Le favole nascono per questo
Ossia le favole nascono per tradurre e per curare l’infodemia. Le parabole, le novelle, i racconti, le barzellette hanno proprio la funzione di distanziamento tra le informazioni al fine di ridurre l’infodemia e riportare l’essenza dell’informazione. Per questo ci dobbiamo sforzare a raccontare una favola…
“C’era una volta un pipistrello che prese il raffreddore e siccome un signore lo era andato a visitare nella sua grotta anche il signore prese il raffreddore. Allora quel signore incontrò due amici che presero il raffreddore e i due amici incontrarono altri due amici che presero, anche loro il raffreddore. Dopo poco tempo siccome gli amici volevano …”
No no non ci siamo! Mio figlio sta guardando da un’altra parte di nuovo, e mia nonna idem. Non è la favola giusta.
La psicoterapia
La psicoterapia questa sconosciuta. Quella che lavora poco e si svende come ascolto gratuito nei periodi di crisi. La psicoterapia ha proprio questa funzione. Distillare le immagini e le informazioni. Ridurre all’essenza un’emozione per renderla intellegibile e quindi consentirle di svolgere il suo lavoro, ossia il muoverci. La psicoterapia racconta storie e le storie curano. E chi giunge in terapia lo fa sempre in preda ad un’infodemia, lo fa per chiedere di spegnere i social che mandano messaggi in continuazione, lo fa chiedendo di ridurre il rumore di fondo, i decreti, le autocertificazioni, gli orari per la spesa, i pipistrelli, i russi, i cinesi i tg leonardeschi di qualche anno fa. Insomma chi giunge in terapia sta cercando di sottrarsi all’iperconnessione, sta cercando di ridurre l’afflusso di informazioni e cercare di carpire il messaggio nella sua essenza. Per fare questo deve smettere di avere paura e deve smettere di saltare per farsi vedere dalla mamma.
Allora quale è la favola del Coronavirus?
“Allora, figlio mio, non possiamo andare al parco perché… “ Come li metto insieme i russi, i cinesi, gli americani, i tamponi, le bugie, i contagi, i morti?
Non conosco una favola per raccontare quello che accade. Per questo sto lì che traccheggio, che penso a cosa dire. Allora lui, mio figlio, dal basso dei suoi tre anni, mi osserva sornione, piega leggermente il capo da una parte avvicinando il mento al petto e, mentre le pupille guardano verso l’alto cercando il mio sguardo e, contemporaneamente, nascondendosene, mi dice: “Papà non possiamo andare al pacco sennò ci viene la frebbe e poi nonna muore”. E io ascolto la semplice verità dalla voce di chi, per sua fortuna, non accusa né sintomi pandemici né infodemici e, prima che possa rispondere con una frase paterna, lui prosegue “… ma nonno in cielo non vuole che nonna muore?
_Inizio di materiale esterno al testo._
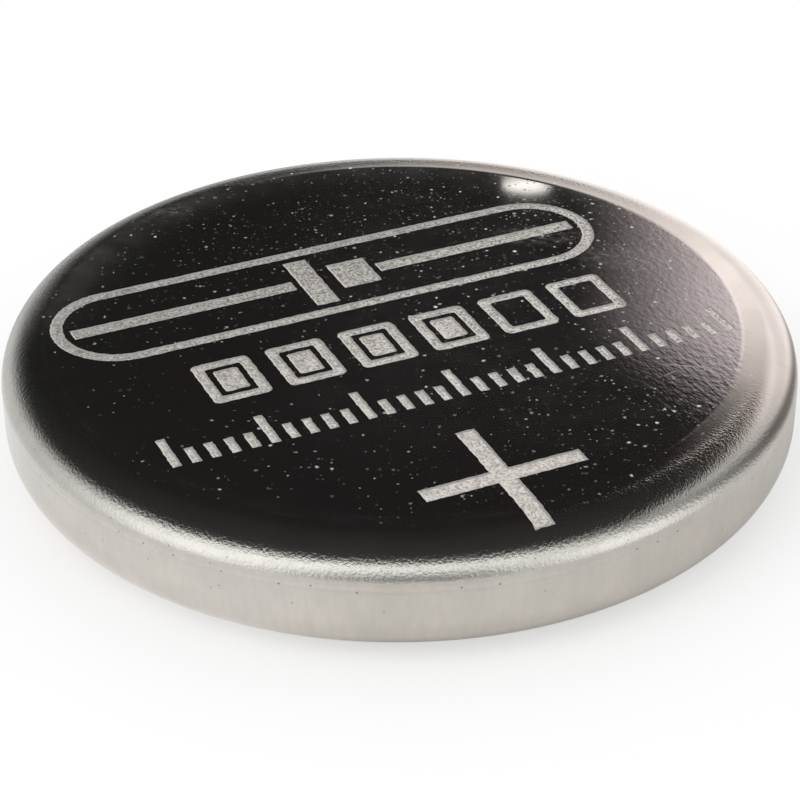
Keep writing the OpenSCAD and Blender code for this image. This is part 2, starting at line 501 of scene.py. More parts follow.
# Plain signs in four rows: a cell's circuit sign in a long frame, a gauge of six blocks, a scale
# of short and long strokes, and the plus of the positive pole
def etched_signs():
    """Every outline of the signs, in millimetres along and across the rows. None of them meets
    another, because a point that an odd number of outlines enclose is etched."""
    middle, row, stroke = -0.7, 2.75, 0.32
    frame_w, frame_h, frame_r = 15.0, 3.5, 1.75
    signs = [bar(middle, row, frame_w, frame_h, frame_r),
             hole(bar(middle, row, frame_w - 2 * stroke, frame_h - 2 * stroke, frame_r - stroke)),
             bar(-4.71, row, 5.98, 0.45), bar(-1.25, row, 0.62, 2.4),
             bar(-0.05, row, 1.05, 1.3), bar(3.46, row, 5.65, 0.45)]
    block_pitch, block_row, filled_blocks = 1.94, -0.86, 4
    for block in range(6):
        u = (block - 2.5) * block_pitch
        signs.append(bar(u, block_row, 1.5, 1.86, 0.16))
        signs.append(hole(bar(u, block_row, 0.94, 1.3, 0.06)))
        if block < filled_blocks:
            signs.append(bar(u, block_row, 0.64, 1.0, 0.08))
    tick_pitch, tick_foot, tick_w = 0.49, -3.93, 0.23
    for tick in range(-15, 16):
        height = 1.25 if tick % 5 == 0 else 0.66
        signs.append(bar(tick * tick_pitch, tick_foot + height / 2, tick_w, height))
    return signs


def face_to_uv(x, y):
    """A point of the face, along and across the rows."""
    c, s = math.cos(SIGN_TURN), math.sin(SIGN_TURN)
    return c * x + s * y, c * y - s * x


def walked(outline, step):
    """The outline with each side cut into equal steps."""
    after = np.roll(outline, -1, axis=0)
    parts = np.maximum(1, np.ceil(np.linalg.norm(after - outline, axis=1) / step)).astype(int)
    index = np.repeat(np.arange(len(outline)), parts)
    share = np.concatenate([np.arange(n) / n for n in parts])[:, None]
    return outline[index] * (1 - share) + after[index] * share


def inset(outline, width):
    """The outline moved to its left by width, each corner along its mitre."""
    into = outline - np.roll(outline, 1, axis=0)
    out = np.roll(outline, -1, axis=0) - outline
    into /= np.linalg.norm(into, axis=1)[:, None]
    out /= np.linalg.norm(out, axis=1)[:, None]
    left_in = np.stack([-into[:, 1], into[:, 0]], 1)
    left_out = np.stack([-out[:, 1], out[:, 0]], 1)
    mitre = left_in + left_out
    return outline + mitre * width / (1 + (left_in * left_out).sum(1))[:, None]


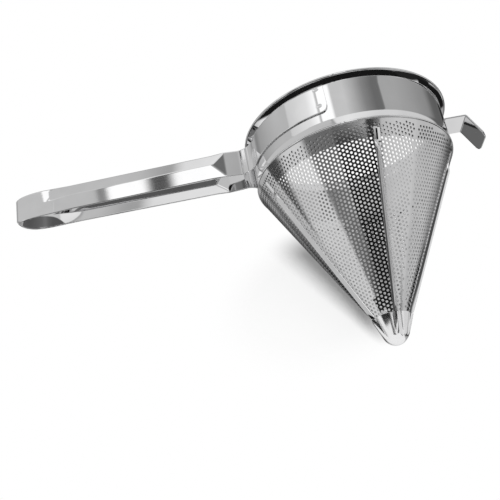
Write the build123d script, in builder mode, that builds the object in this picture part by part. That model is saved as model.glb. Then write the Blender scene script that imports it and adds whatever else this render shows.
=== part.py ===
# Chinois strainer in polished sheet steel: a collar with a flared, rolled rim, a perforated cone
# with five raised reinforcing bars, a tip cap, a hairpin strip handle and a pot hook.
# Millimetres. The cone's axis is Z, with the middle of the rim's top at the origin and the tip
# below it. The handle runs along -X and the pot hook along +X.
import os
from math import asin, atan, atan2, cos, degrees, hypot, pi, radians, sin, sqrt, tan

from build123d import *

# Collar
rim_radius = 100.0
rim_bead_radius = 1.7
rim_bead_sides = 12
collar_radius = 94.6
collar_depth = 50.0
collar_sheet = 1.2
flare_depth = 6.5
flare_bend_shares = (0.4, 0.72)
foot_bead_radius = 0.9
foot_bead_sides = 8

# Cone, with the skirt behind its first rows of holes
cone_depth = 228.0
cone_sheet = 0.8
cone_flats = 48
skirt_top_depth = 41.0
skirt_foot_depth = 63.0
skirt_sheet = 0.8
seam_clearance = 0.25
hole_diameter = 8.0
hole_sides = 8
hole_rows = 10
hole_spacing = 18.0
first_hole_depth = 67.5
last_hole_depth = 191.0

# Tip cap
cap_top_depth = 197.6
cap_top_radius = 17.4
cap_nose_depth = 211.0
cap_nose_radius = 11.7
cap_sheet = 0.9
cap_overlap = 8.0
cap_rib_width = 4.6
cap_rib_height = 2.4
cap_rib_fade_share = 0.2

# Reinforcing bars
bar_azimuths = (-162.0, -82.5, -13.5, 57.0, 127.0)
bar_width = 4.6
bar_height = 3.2
bar_crest_width = 0.7
bar_tab_width = 6.0
bar_tab_corner = 0.8
bar_tab_sheet = 1.0
bar_tab_depth = 56.0
bar_tab_length = 12.0
bar_taper_length = 9.0
bar_clearance = 0.06

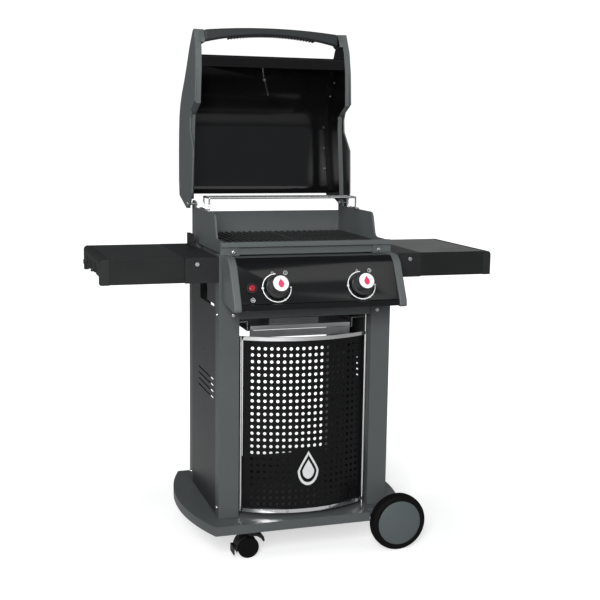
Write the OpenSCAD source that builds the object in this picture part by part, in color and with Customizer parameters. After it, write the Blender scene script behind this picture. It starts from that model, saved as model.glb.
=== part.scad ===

Secondo me si”.
“Vocatus atque non vocatus deus aderit” (C. G. Jung)
Tutto questo non mi solleva dalla paura di morire, ma mi solleva dal bisogno di comunicare qualcosa che non ho ancora capito. Per questo sono stato in silenzio più che potevo in questo periodo. E questo fa la psicoterapia. In caso non si capisca bene cosa stia accadendo resta in silenzio, religiosamente in attesa che si riveli l’immagine che, secondo necessità, deve realizzarsi.
La psicoterapia non ha fretta di dare risposte, di definire i destini, i traumi, il futuro o il passato. La psicoterapia è la lenta acquisizione della capacità di stare senza risposte e dubitate, direi, della psicologia che vende o, peggio, elargisce, gratuitamente, risposte. Quella è la psicologia adescatrice e, sia chiaro, nessuno psicologo ci sta capendo un granché.
Insomma la psicoterapia è prometeica ossia agisce sotto il primo dei doni che ci fece Prometeo, ossia l’oblio dell’ora della morte. Invece oggi la psicologia sembra voglia sempre dirci di che morte dobbiamo morire.